### Information supplied
▬▬▬

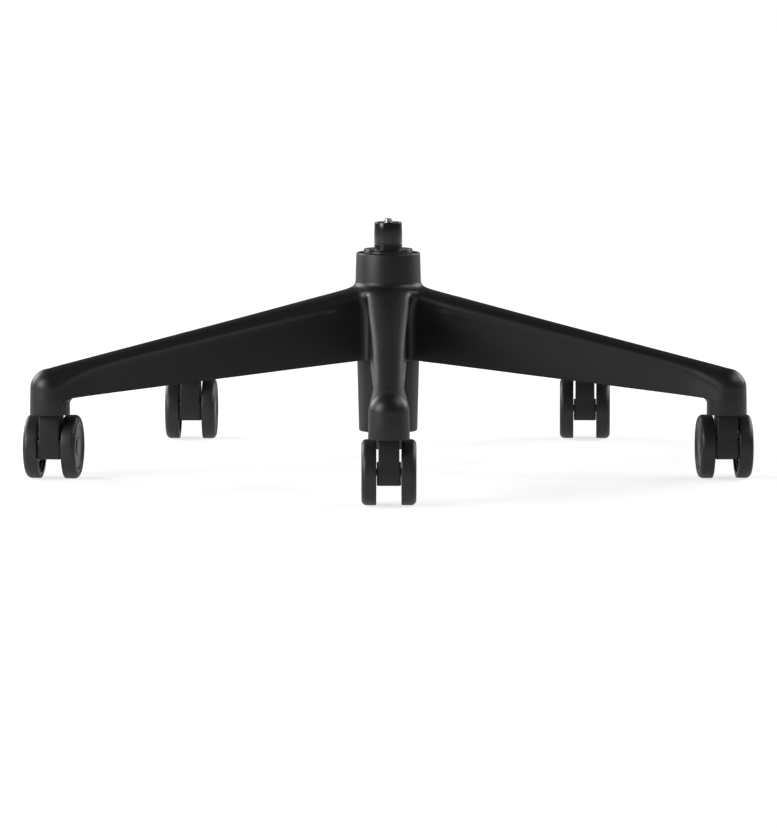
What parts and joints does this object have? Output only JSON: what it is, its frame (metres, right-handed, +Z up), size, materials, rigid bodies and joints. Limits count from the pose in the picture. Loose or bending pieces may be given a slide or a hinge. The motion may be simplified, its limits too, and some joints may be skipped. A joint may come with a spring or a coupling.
{
  "type": "office chair base",
  "caption": "Star-shaped base for an office chair, with tapered arms on swivel casters and a gas lift column in its hub.",
  "frame": {"origin": "the point on the floor straight under the hub axis", "axes": "+Z up along the hub and gas lift axis, -Y along the front arm, +X to the right seen from the front arm"},
  "size_m": [0.7192, 0.7053, 0.2508],
  "materials": {
    "nylon_black": "fine textured satin black moulding",
    "wheel_black": "satin black moulding",
    "tread_black": "smooth satin black tread",
    "tube_black": "black painted steel tube",
    "tube_gloss": "smooth gloss black steel tube",
    "bush_plastic": "smooth black acetal",
    "steel": "turned bright steel",
    "bumper_rubber": "black rubber"
  },
  "bodies": {
    "base": {"base_star": "nylon_black", "column_tube": "tube_black", "guide_bush": "bush_plastic", "bearing_washer_lower": "steel", "bearing_balls": "steel", "front_stem": "steel", "front_grip_ring": "steel", "front_snap_ring": "steel", "right_stem": "steel", "right_grip_ring": "steel", "right_snap_ring": "steel", "rear_right_stem": "steel", "rear_right_grip_ring": "steel", "rear_right_snap_ring": "steel", "rear_left_stem": "steel", "rear_left_grip_ring": "steel", "rear_left_snap_ring": "steel", "left_stem": "steel", "left_grip_ring": "steel", "left_snap_ring": "steel"},
    "rod": {"piston_rod": "steel", "piston": "bush_plastic", "bearing_washer_upper": "steel", "rod_clip": "steel", "bumper": "bumper_rubber"},
    "tube": {"pressure_tube": "tube_gloss", "rod_guide": "bush_plastic", "valve_body": "steel"},
    "pin": {"release_pin": "steel"},
    "front_roller_left": {"front_wheel_left": "wheel_black", "front_tyre_left": "tread_black"},
    "front_roller_right": {"front_wheel_right": "wheel_black", "front_tyre_right": "tread_black"},
    "front_caster": {"front_caster_body": "nylon_black", "front_axle": "steel"},
    "right_roller_left": {"right_wheel_left": "wheel_black", "right_tyre_left": "tread_black"},
    "right_roller_right": {"right_wheel_right": "wheel_black", "right_tyre_right": "tread_black"},
    "right_caster": {"right_caster_body": "nylon_black", "right_axle": "steel"},
    "rear_right_roller_left": {"rear_right_wheel_left": "wheel_black", "rear_right_tyre_left": "tread_black"},
    "rear_right_roller_right": {"rear_right_wheel_right": "wheel_black", "rear_right_tyre_right": "tread_black"},
    "rear_right_caster": {"rear_right_caster_body": "nylon_black", "rear_right_axle": "steel"},
    "rear_left_roller_left": {"rear_left_wheel_left": "wheel_black", "rear_left_tyre_left": "tread_black"},
    "rear_left_roller_right": {"rear_left_wheel_right": "wheel_black", "rear_left_tyre_right": "tread_black"},
    "rear_left_caster": {"rear_left_caster_body": "nylon_black", "rear_left_axle": "steel"},
    "left_roller_left": {"left_wheel_left": "wheel_black", "left_tyre_left": "tread_black"},
    "left_roller_right": {"left_wheel_right": "wheel_black", "left_tyre_right": "tread_black"},
    "left_caster": {"left_caster_body": "nylon_black", "left_axle": "steel"}
  },
  "joints": [
    {"name": "seat_swivel", "type": "hinge", "parent": "base", "child": "rod", "pos_m": [0, 0, 0.1], "axis": [0, 0, 1], "continuous": true},
    {"name": "lift", "type": "slide", "parent": "rod", "child": "tube", "axis": [0, 0, 1], "range_m": [0, 0.1]},
    {"name": "release_press", "type": "slide", "parent": "tube", "child": "pin", "axis": [0, 0, -1], "range_m": [0, 0.0025], "stiffness_N_per_m": 400},
    {"name": "front_swivel", "type": "hinge", "parent": "base", "child": "front_caster", "pos_m": [0, -0.35, 0.05], "axis": [0, 0, 1], "continuous": true},
    {"name": "front_roll_left", "type": "hinge", "parent": "front_caster", "child": "front_roller_left", "pos_m": [0, -0.33, 0.0315], "axis": [-1, 0, 0], "continuous": true},
    {"name": "front_roll_right", "type": "hinge", "parent": "front_caster", "child": "front_roller_right", "pos_m": [0, -0.33, 0.0315], "axis": [-1, 0, 0], "continuous": true},
    {"name": "right_swivel", "type": "hinge", "parent": "base", "child": "right_caster", "pos_m": [0.33287, -0.10816, 0.05], "axis": [0, 0, 1], "continuous": true},
    {"name": "right_roll_left", "type": "hinge", "parent": "right_caster", "child": "right_roller_left", "pos_m": [0.33151, -0.0882, 0.0315], "axis": [-0.9977, -0.068, 0], "continuous": true},
    {"name": "right_roll_right", "type": "hinge", "parent": "right_caster", "child": "right_roller_right", "pos_m": [0.33151, -0.0882, 0.0315], "axis": [-0.9977, -0.068, 0], "continuous": true},
    {"name": "rear_right_swivel", "type": "hinge", "parent": "base", "child": "rear_right_caster", "pos_m": [0.20572, 0.28316, 0.05], "axis": [0, 0, 1], "continuous": true},
    {"name": "rear_right_roll_left", "type": "hinge", "parent": "rear_right_caster", "child": "rear_right_roller_left", "pos_m": [0.20632, 0.30315, 0.0315], "axis": [-0.9996, 0.0297, 0], "continuous": true},
    {"name": "rear_right_roll_right", "type": "hinge", "parent": "rear_right_caster", "child": "rear_right_roller_right", "pos_m": [0.20632, 0.30315, 0.0315], "axis": [-0.9996, 0.0297, 0], "continuous": true},
    {"name": "rear_left_swivel", "type": "hinge", "parent": "base", "child": "rear_left_caster", "pos_m": [-0.20572, 0.28316, 0.05], "axis": [0, 0, 1], "continuous": true},
    {"name": "rear_left_roll_left", "type": "hinge", "parent": "rear_left_caster", "child": "rear_left_roller_left", "pos_m": [-0.20496, 0.30314, 0.0315], "axis": [-0.9993, 0.0384, 0], "continuous": true},
    {"name": "rear_left_roll_right", "type": "hinge", "parent": "rear_left_caster", "child": "rear_left_roller_right", "pos_m": [-0.20496, 0.30314, 0.0315], "axis": [-0.9993, 0.0384, 0], "continuous": true},
    {"name": "left_swivel", "type": "hinge", "parent": "base", "child": "left_caster", "pos_m": [-0.33287, -0.10816, 0.05], "axis": [0, 0, 1], "continuous": true},
    {"name": "left_roll_left", "type": "hinge", "parent": "left_caster", "child": "left_roller_left", "pos_m": [-0.33033, -0.08832, 0.0315], "axis": [-0.9919, 0.1271, 0], "continuous": true},
    {"name": "left_roll_right", "type": "hinge", "parent": "left_caster", "child": "left_roller_right", "pos_m": [-0.33033, -0.08832, 0.0315], "axis": [-0.9919, 0.1271, 0], "continuous": true}
  ]
}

▬▬▬

### Direction
Please set down all the data word for word.

### Reply to the exercise
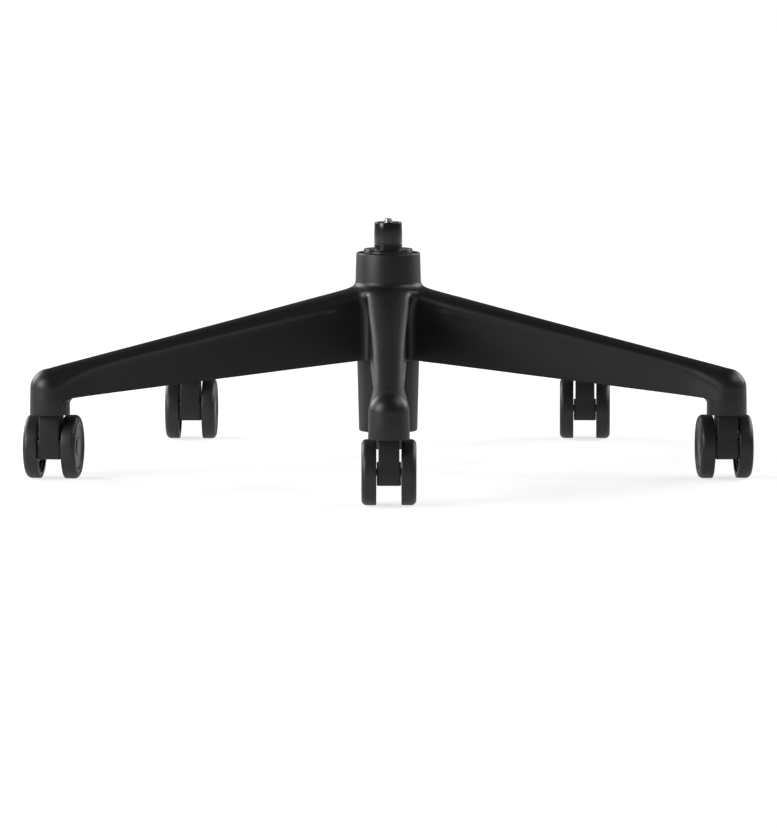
What parts and joints does this object have? Output only JSON: what it is, its frame (metres, right-handed, +Z up), size, materials, rigid bodies and joints. Limits count from the pose in the picture. Loose or bending pieces may be given a slide or a hinge. The motion may be simplified, its limits too, and some joints may be skipped. A joint may come with a spring or a coupling.
{
  "type": "office chair base",
  "caption": "Star-shaped base for an office chair, with tapered arms on swivel casters and a gas lift column in its hub.",
  "frame": {"origin": "the point on the floor straight under the hub axis", "axes": "+Z up along the hub and gas lift axis, -Y along the front arm, +X to the right seen from the front arm"},
  "size_m": [0.7192, 0.7053, 0.2508],
  "materials": {
    "nylon_black": "fine textured satin black moulding",
    "wheel_black": "satin black moulding",
    "tread_black": "smooth satin black tread",
    "tube_black": "black painted steel tube",
    "tube_gloss": "smooth gloss black steel tube",
    "bush_plastic": "smooth black acetal",
    "steel": "turned bright steel",
    "bumper_rubber": "black rubber"
  },
  "bodies": {
    "base": {"base_star": "nylon_black", "column_tube": "tube_black", "guide_bush": "bush_plastic", "bearing_washer_lower": "steel", "bearing_balls": "steel", "front_stem": "steel", "front_grip_ring": "steel", "front_snap_ring": "steel", "right_stem": "steel", "right_grip_ring": "steel", "right_snap_ring": "steel", "rear_right_stem": "steel", "rear_right_grip_ring": "steel", "rear_right_snap_ring": "steel", "rear_left_stem": "steel", "rear_left_grip_ring": "steel", "rear_left_snap_ring": "steel", "left_stem": "steel", "left_grip_ring": "steel", "left_snap_ring": "steel"},
    "rod": {"piston_rod": "steel", "piston": "bush_plastic", "bearing_washer_upper": "steel", "rod_clip": "steel", "bumper": "bumper_rubber"},
    "tube": {"pressure_tube": "tube_gloss", "rod_guide": "bush_plastic", "valve_body": "steel"},
    "pin": {"release_pin": "steel"},
    "front_roller_left": {"front_wheel_left": "wheel_black", "front_tyre_left": "tread_black"},
    "front_roller_right": {"front_wheel_right": "wheel_black", "front_tyre_right": "tread_black"},
    "front_caster": {"front_caster_body": "nylon_black", "front_axle": "steel"},
    "right_roller_left": {"right_wheel_left": "wheel_black", "right_tyre_left": "tread_black"},
    "right_roller_right": {"right_wheel_right": "wheel_black", "right_tyre_right": "tread_black"},
    "right_caster": {"right_caster_body": "nylon_black", "right_axle": "steel"},
    "rear_right_roller_left": {"rear_right_wheel_left": "wheel_black", "rear_right_tyre_left": "tread_black"},
    "rear_right_roller_right": {"rear_right_wheel_right": "wheel_black", "rear_right_tyre_right": "tread_black"},
    "rear_right_caster": {"rear_right_caster_body": "nylon_black", "rear_right_axle": "steel"},
    "rear_left_roller_left": {"rear_left_wheel_left": "wheel_black", "rear_left_tyre_left": "tread_black"},
    "rear_left_roller_right": {"rear_left_wheel_right": "wheel_black", "rear_left_tyre_right": "tread_black"},
    "rear_left_caster": {"rear_left_caster_body": "nylon_black", "rear_left_axle": "steel"},
    "left_roller_left": {"left_wheel_left": "wheel_black", "left_tyre_left": "tread_black"},
    "left_roller_right": {"left_wheel_right": "wheel_black", "left_tyre_right": "tread_black"},
    "left_caster": {"left_caster_body": "nylon_black", "left_axle": "steel"}
  },
  "joints": [
    {"name": "seat_swivel", "type": "hinge", "parent": "base", "child": "rod", "pos_m": [0, 0, 0.1], "axis": [0, 0, 1], "continuous": true},
    {"name": "lift", "type": "slide", "parent": "rod", "child": "tube", "axis": [0, 0, 1], "range_m": [0, 0.1]},
    {"name": "release_press", "type": "slide", "parent": "tube", "child": "pin", "axis": [0, 0, -1], "range_m": [0, 0.0025], "stiffness_N_per_m": 400},
    {"name": "front_swivel", "type": "hinge", "parent": "base", "child": "front_caster", "pos_m": [0, -0.35, 0.05], "axis": [0, 0, 1], "continuous": true},
    {"name": "front_roll_left", "type": "hinge", "parent": "front_caster", "child": "front_roller_left", "pos_m": [0, -0.33, 0.0315], "axis": [-1, 0, 0], "continuous": true},
    {"name": "front_roll_right", "type": "hinge", "parent": "front_caster", "child": "front_roller_right", "pos_m": [0, -0.33, 0.0315], "axis": [-1, 0, 0], "continuous": true},
    {"name": "right_swivel", "type": "hinge", "parent": "base", "child": "right_caster", "pos_m": [0.33287, -0.10816, 0.05], "axis": [0, 0, 1], "continuous": true},
    {"name": "right_roll_left", "type": "hinge", "parent": "right_caster", "child": "right_roller_left", "pos_m": [0.33151, -0.0882, 0.0315], "axis": [-0.9977, -0.068, 0], "continuous": true},
    {"name": "right_roll_right", "type": "hinge", "parent": "right_caster", "child": "right_roller_right", "pos_m": [0.33151, -0.0882, 0.0315], "axis": [-0.9977, -0.068, 0], "continuous": true},
    {"name": "rear_right_swivel", "type": "hinge", "parent": "base", "child": "rear_right_caster", "pos_m": [0.20572, 0.28316, 0.05], "axis": [0, 0, 1], "continuous": true},
    {"name": "rear_right_roll_left", "type": "hinge", "parent": "rear_right_caster", "child": "rear_right_roller_left", "pos_m": [0.20632, 0.30315, 0.0315], "axis": [-0.9996, 0.0297, 0], "continuous": true},
    {"name": "rear_right_roll_right", "type": "hinge", "parent": "rear_right_caster", "child": "rear_right_roller_right", "pos_m": [0.20632, 0.30315, 0.0315], "axis": [-0.9996, 0.0297, 0], "continuous": true},
    {"name": "rear_left_swivel", "type": "hinge", "parent": "base", "child": "rear_left_caster", "pos_m": [-0.20572, 0.28316, 0.05], "axis": [0, 0, 1], "continuous": true},
    {"name": "rear_left_roll_left", "type": "hinge", "parent": "rear_left_caster", "child": "rear_left_roller_left", "pos_m": [-0.20496, 0.30314, 0.0315], "axis": [-0.9993, 0.0384, 0], "continuous": true},
    {"name": "rear_left_roll_right", "type": "hinge", "parent": "rear_left_caster", "child": "rear_left_roller_right", "pos_m": [-0.20496, 0.30314, 0.0315], "axis": [-0.9993, 0.0384, 0], "continuous": true},
    {"name": "left_swivel", "type": "hinge", "parent": "base", "child": "left_caster", "pos_m": [-0.33287, -0.10816, 0.05], "axis": [0, 0, 1], "continuous": true},
    {"name": "left_roll_left", "type": "hinge", "parent": "left_caster", "child": "left_roller_left", "pos_m": [-0.33033, -0.08832, 0.0315], "axis": [-0.9919, 0.1271, 0], "continuous": true},
    {"name": "left_roll_right", "type": "hinge", "parent": "left_caster", "child": "left_roller_right", "pos_m": [-0.33033, -0.08832, 0.0315], "axis": [-0.9919, 0.1271, 0], "continuous": true}
  ]
}